** Start of Records **
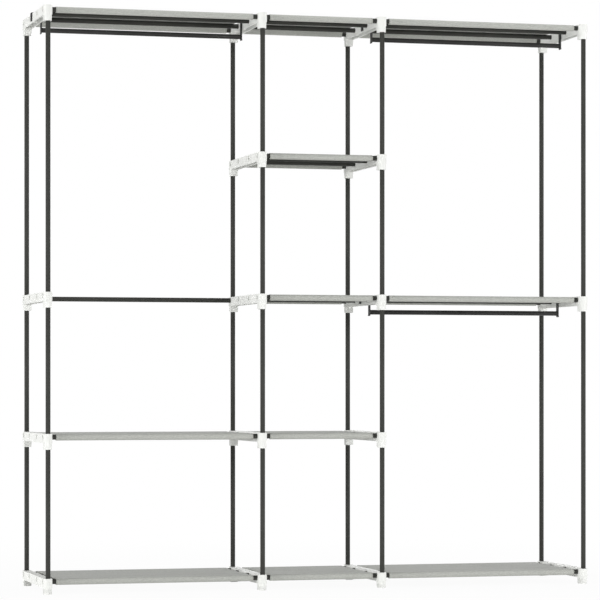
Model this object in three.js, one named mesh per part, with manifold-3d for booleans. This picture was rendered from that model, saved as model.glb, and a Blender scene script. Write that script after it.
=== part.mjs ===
import * as THREE from "three";
import { mergeVertices } from "three/addons/utils/BufferGeometryUtils.js";
import Module from "manifold-3d";

// An open frame wardrobe of three bays: steel tubes pushed into moulded side brackets, fabric shelves
// sleeved over the cross tubes, and three hanging rails whose hooks ride on the brackets' beams.
// Millimetres, +Z up, +Y to the back, with the origin on the floor under the middle of the frame.

// Frame, between the axes of its posts
const wideBay = 631;
const narrowBay = 363;
const depth = 362;
const longSpan = 367.4; // bare post above the bottom and middle brackets
const shortSpan = 359.4; // bare post above the low and high brackets

// Tubes, and the running gap between a tube and what holds it
const tubeDiameter = 14;
const tubeWall = 0.5;
const fitGap = 0.3;
const tubeSides = 10;
const coarseSides = 8; // of empty sockets and bosses

// Side bracket: a beam that is a channel open below, a boss in it round each cross tube socket, and a
// block round each post
const bracketHeight = 45;
const bracketWidth = 24.6;
const beamHeight = 26.5;
const channelWall = 2.6;
const channelRoof = 3;
const bossWall = 2.7; // round a cross tube's socket
const stopThickness = 3; // between two sockets that end back to back
const endTubeInset = 17.5; // first and last cross tube, from the post axis
const middleTubeInset = 117.5; // second and third
const tubeDrop = 10; // cross tube axis under the bracket's top
const postSocketDepth = 20;
const stubReach = 22; // lower part of a post's block, from the post axis towards the middle
const stubSideStep = 1.3; // the stub's sides stand this far inside the beam's
const stubDraftShare = 0.05; // how much narrower the stub is at its foot
const noseSides = 12; // straight stretches of a full turn round the bracket's rounded ends

// Fabric shelf: a sheet over the four cross tubes, with a sleeve round the first and the last
const fabricThickness = 1.2;
const fabricEndGap = 25.5; // fabric's side edge from the post axis
const sleeveSlack = 1; // how far a sleeve sags under its tube

// Hanging rail: a tube between two strap hooks
const railDrop = 47; // rail axis under the bracket's top
const strapWidth = 16;
const strapThickness = 3;
const strapBend = 1.8; // corners of the strap are cut back by this
const shortLegReach = 22; // strap's outer leg under the bracket's top
const longLegGap = 1; // between the beam's side and the leg that carries the rail
const tipReach = 1.2; // flare of the strap's end under the rail
const tipHeight = 4;
const ventRadius = 3; // radius of the hole through the strap at the rail's end
const slideEndGap = 0.5; // left between a hook and a cross tube at the end of the hook's travel
// Where each rail hangs, from the front post axis
const leftTopRailInset = 200;
const rightTopRailInset = 160;
const rightMiddleRailInset = 181;

const overrun = 1; // how far a cutting solid reaches past the face it cuts

// What stands where, counted from the left end and from the floor
const stations = ["left_end", "left_inner", "right_inner", "right_end"];
const levels = ["bottom", "low", "middle", "high", "top"];
const bays = [
  { name: "left", shelves: ["bottom", "low", "top"], backBars: ["middle"] },
  { name: "middle", shelves: levels, backBars: [] },
  { name: "right", shelves: ["bottom", "middle", "top"], backBars: [] },
];
const railHomes = [
  { bay: "left", level: "top", inset: leftTopRailInset },
  { bay: "right", level: "top", inset: rightTopRailInset },
  { bay: "right", level: "middle", inset: rightMiddleRailInset },
];

const frameWidth = 2 * wideBay + narrowBay;
const stationX = [
  -frameWidth / 2,
  wideBay - frameWidth / 2,
  frameWidth / 2 - wideBay,
  frameWidth / 2,
];
const levelPitches = [longSpan, shortSpan, longSpan, shortSpan].map((span) => span + bracketHeight);
const levelZ = levels.map((_, index) => levelPitches.slice(0, index).reduce((a, b) => a + b, 0));
const frontY = -depth / 2;
const tubeRadius = tubeDiameter / 2;
const boreRadius = tubeRadius + fitGap;
const tubePlaces = [
  { name: "front", y: endTubeInset },
  { name: "front_inner", y: middleTubeInset },
  { name: "back_inner", y: depth - middleTubeInset },
  { name: "back", y: depth - endTubeInset },
];

const steel = new THREE.MeshStandardMaterial({ color: 0x434344, roughness: 0.45, metalness: 0.3 });
const whitePlastic = new THREE.MeshStandardMaterial({ color: 0xf3f4ef, roughness: 0.5, metalness: 0 });
const fabric = new THREE.MeshStandardMaterial({ color: 0xb6b7b4, roughness: 0.95, metalness: 0 });
const blackRail = new THREE.MeshStandardMaterial({ color: 0x2b2b2c, roughness: 0.5, metalness: 0.1 });

const wasm = await Module();
wasm.setup();

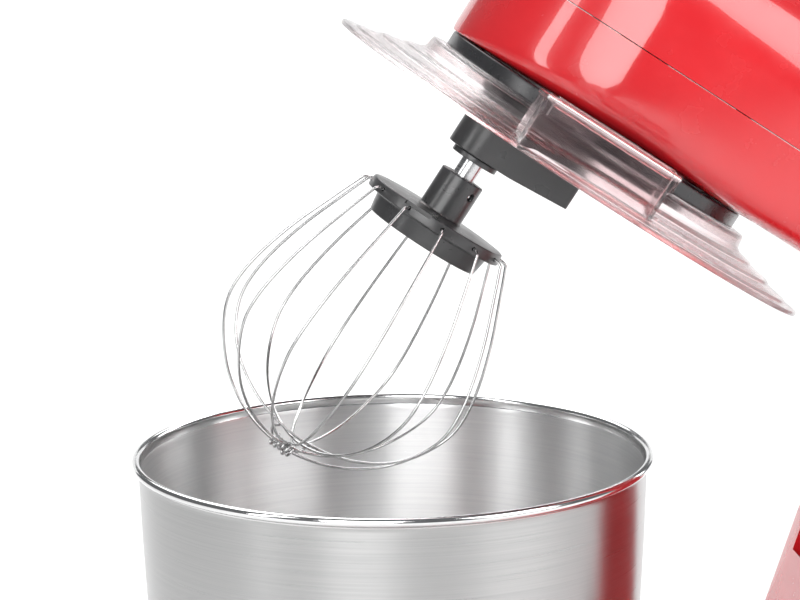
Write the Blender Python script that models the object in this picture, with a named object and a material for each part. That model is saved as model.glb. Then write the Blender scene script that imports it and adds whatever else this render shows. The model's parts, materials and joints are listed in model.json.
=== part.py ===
"""A tilt-head stand mixer: planetary drive, balloon whisk, clear splash guard, steel bowl.

Metres, +Z up, nose along -X, user's side along -Y. Places are measured from the bowl's axis at table
height, with the head lowered. An empty on the hinge then turns the whole head up, as it stands at rest.
"""

import math

import bmesh
import bpy
from mathutils import Vector

# ---------------------------------------------------------------- driving dimensions
TILT = math.radians(33.8)  # how far the raised head is turned up
HINGE_X, HINGE_Z = 0.2298, 0.1345
BOWL_RIM_R = 0.1125
BOWL_RIM_Z = 0.198
BASE_REAR = 0.282  # behind the bowl's axis
BASE_TOP = 0.024
ORBIT = 0.036  # the tool's axis circles the bowl's axis at this radius
GUARD_Z = BOWL_RIM_Z + 0.004  # lower rim of the splash guard
FLANGE_Z = GUARD_Z - 0.0457  # top of the whisk's flange
GUARD_R = 0.115
HEAD_R = 0.074
HEAD_FLOOR = 0.2255
PARTING_Z = 0.262
BARREL_R = 0.036  # round end of the neck, between the column's cheeks
BARREL_HALF = 0.0384
CHEEK_FACE = 0.055
GAP = 0.0003  # between pieces that touch
WALL = 0.003

# a gear's pitch radius is half its module times its teeth
MODULE = 0.002
RING_TEETH, PLANET_TEETH = 45, 9
MAIN_TEETH, IDLER_TEETH = 43, 9
IDLER_X = MODULE * (MAIN_TEETH + IDLER_TEETH) / 2
MOTOR_X = 0.120
IDLER_PULLEY_R, MOTOR_PULLEY_R = 0.030, 0.0075

WIRE_R = 0.0006
LOOPS = 6
BOX_MIDDLE = (BASE_REAR - BOWL_RIM_R) / 2  # puts the origin under the middle of the whole object


# ---------------------------------------------------------------- scene and materials
def clear_scene():
    for thing in list(bpy.data.objects):
        bpy.data.objects.remove(thing, do_unlink=True)


def material(name, colour, roughness, metallic=0.0, alpha=1.0):
    made = bpy.data.materials.new(name)
    made.use_nodes = True
    shader = made.node_tree.nodes["Principled BSDF"]
    shader.inputs["Base Color"].default_value = (*colour, 1.0)
    shader.inputs["Roughness"].default_value = roughness
    shader.inputs["Metallic"].default_value = metallic
    shader.inputs["Alpha"].default_value = alpha
    return made


def empty(name, parent=None, location=(0, 0, 0), rotation=(0, 0, 0)):
    made = bpy.data.objects.new(name, None)
    bpy.context.scene.collection.objects.link(made)
    made.parent = parent
    made.location = location
    made.rotation_euler = rotation
    return made


def piece(name, mesh, finish, parent, location=(0, 0, 0), rotation=(0, 0, 0), sharp=35):
    """A named object of the mesh, shaded smooth except at edges sharper than the angle."""
    made = bpy.data.objects.new(name, mesh)
    bpy.context.scene.collection.objects.link(made)
    made.parent = parent
    made.location = location
    made.rotation_euler = rotation
    mesh.materials.append(finish)
    mesh.shade_smooth()
    mesh.set_sharp_from_angle(angle=math.radians(sharp))
    return made


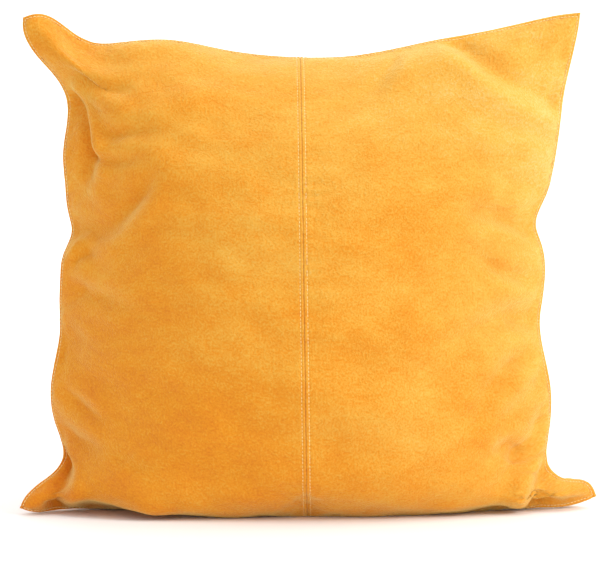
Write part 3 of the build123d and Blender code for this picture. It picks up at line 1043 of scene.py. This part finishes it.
** End of Records **
Quote exactly the first line of the entries and every line after it, stopping with the line that contains "const shortSpan = 359.4;".

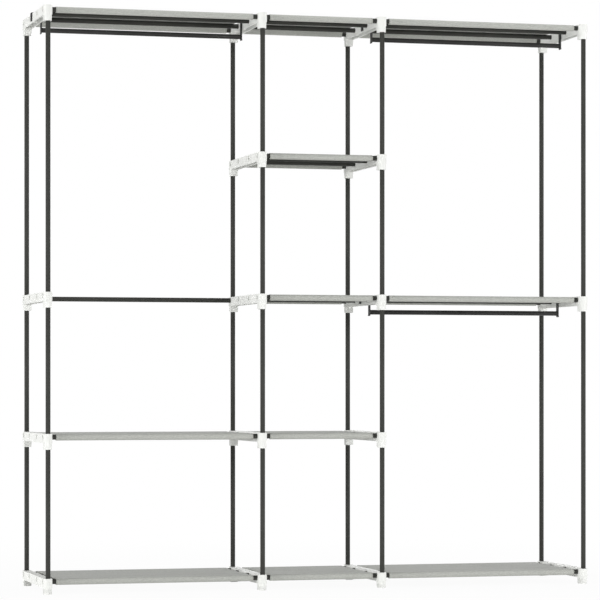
Model this object in three.js, one named mesh per part, with manifold-3d for booleans. This picture was rendered from that model, saved as model.glb, and a Blender scene script. Write that script after it.
=== part.mjs ===
import * as THREE from "three";
import { mergeVertices } from "three/addons/utils/BufferGeometryUtils.js";
import Module from "manifold-3d";

// An open frame wardrobe of three bays: steel tubes pushed into moulded side brackets, fabric shelves
// sleeved over the cross tubes, and three hanging rails whose hooks ride on the brackets' beams.
// Millimetres, +Z up, +Y to the back, with the origin on the floor under the middle of the frame.

// Frame, between the axes of its posts
const wideBay = 631;
const narrowBay = 363;
const depth = 362;
const longSpan = 367.4; // bare post above the bottom and middle brackets
const shortSpan = 359.4; // bare post above the low and high brackets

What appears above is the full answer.